THE REQUEST
Could you give the data below again, exactly and completely?

SOURCE EXCERPT
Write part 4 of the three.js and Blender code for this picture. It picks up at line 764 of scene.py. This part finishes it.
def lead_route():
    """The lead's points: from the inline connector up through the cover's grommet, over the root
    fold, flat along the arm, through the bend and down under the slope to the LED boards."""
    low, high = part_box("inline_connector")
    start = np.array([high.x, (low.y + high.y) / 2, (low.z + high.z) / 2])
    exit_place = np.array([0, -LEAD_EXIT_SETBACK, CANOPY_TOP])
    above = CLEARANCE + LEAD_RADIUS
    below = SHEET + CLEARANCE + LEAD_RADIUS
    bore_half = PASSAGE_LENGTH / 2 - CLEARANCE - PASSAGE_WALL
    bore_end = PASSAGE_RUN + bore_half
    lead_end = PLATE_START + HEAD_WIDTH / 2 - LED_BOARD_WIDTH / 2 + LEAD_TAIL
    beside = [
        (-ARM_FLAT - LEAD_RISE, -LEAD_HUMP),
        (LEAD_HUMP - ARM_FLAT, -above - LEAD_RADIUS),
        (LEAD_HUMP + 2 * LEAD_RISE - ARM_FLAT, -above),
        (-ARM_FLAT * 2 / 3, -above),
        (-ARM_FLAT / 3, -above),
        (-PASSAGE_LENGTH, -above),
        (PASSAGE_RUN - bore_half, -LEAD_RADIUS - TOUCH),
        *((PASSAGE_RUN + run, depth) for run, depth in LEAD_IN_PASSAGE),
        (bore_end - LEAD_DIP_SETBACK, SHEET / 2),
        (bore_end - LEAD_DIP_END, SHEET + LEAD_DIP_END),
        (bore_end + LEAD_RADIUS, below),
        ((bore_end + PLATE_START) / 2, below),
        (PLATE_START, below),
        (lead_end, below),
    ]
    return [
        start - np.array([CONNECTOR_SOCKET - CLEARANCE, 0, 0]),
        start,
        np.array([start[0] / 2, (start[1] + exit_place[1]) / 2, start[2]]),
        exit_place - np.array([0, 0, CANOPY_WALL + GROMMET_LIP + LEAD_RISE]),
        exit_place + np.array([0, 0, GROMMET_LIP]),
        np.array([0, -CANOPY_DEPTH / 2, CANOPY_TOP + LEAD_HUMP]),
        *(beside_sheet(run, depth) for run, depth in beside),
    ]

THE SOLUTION
Write part 4 of the three.js and Blender code for this picture. It picks up at line 764 of scene.py. This part finishes it.
def lead_route():
    """The lead's points: from the inline connector up through the cover's grommet, over the root
    fold, flat along the arm, through the bend and down under the slope to the LED boards."""
    low, high = part_box("inline_connector")
    start = np.array([high.x, (low.y + high.y) / 2, (low.z + high.z) / 2])
    exit_place = np.array([0, -LEAD_EXIT_SETBACK, CANOPY_TOP])
    above = CLEARANCE + LEAD_RADIUS
    below = SHEET + CLEARANCE + LEAD_RADIUS
    bore_half = PASSAGE_LENGTH / 2 - CLEARANCE - PASSAGE_WALL
    bore_end = PASSAGE_RUN + bore_half
    lead_end = PLATE_START + HEAD_WIDTH / 2 - LED_BOARD_WIDTH / 2 + LEAD_TAIL
    beside = [
        (-ARM_FLAT - LEAD_RISE, -LEAD_HUMP),
        (LEAD_HUMP - ARM_FLAT, -above - LEAD_RADIUS),
        (LEAD_HUMP + 2 * LEAD_RISE - ARM_FLAT, -above),
        (-ARM_FLAT * 2 / 3, -above),
        (-ARM_FLAT / 3, -above),
        (-PASSAGE_LENGTH, -above),
        (PASSAGE_RUN - bore_half, -LEAD_RADIUS - TOUCH),
        *((PASSAGE_RUN + run, depth) for run, depth in LEAD_IN_PASSAGE),
        (bore_end - LEAD_DIP_SETBACK, SHEET / 2),
        (bore_end - LEAD_DIP_END, SHEET + LEAD_DIP_END),
        (bore_end + LEAD_RADIUS, below),
        ((bore_end + PLATE_START) / 2, below),
        (PLATE_START, below),
        (lead_end, below),
    ]
    return [
        start - np.array([CONNECTOR_SOCKET - CLEARANCE, 0, 0]),
        start,
        np.array([start[0] / 2, (start[1] + exit_place[1]) / 2, start[2]]),
        exit_place - np.array([0, 0, CANOPY_WALL + GROMMET_LIP + LEAD_RISE]),
        exit_place + np.array([0, 0, GROMMET_LIP]),
        np.array([0, -CANOPY_DEPTH / 2, CANOPY_TOP + LEAD_HUMP]),
        *(beside_sheet(run, depth) for run, depth in beside),
    ]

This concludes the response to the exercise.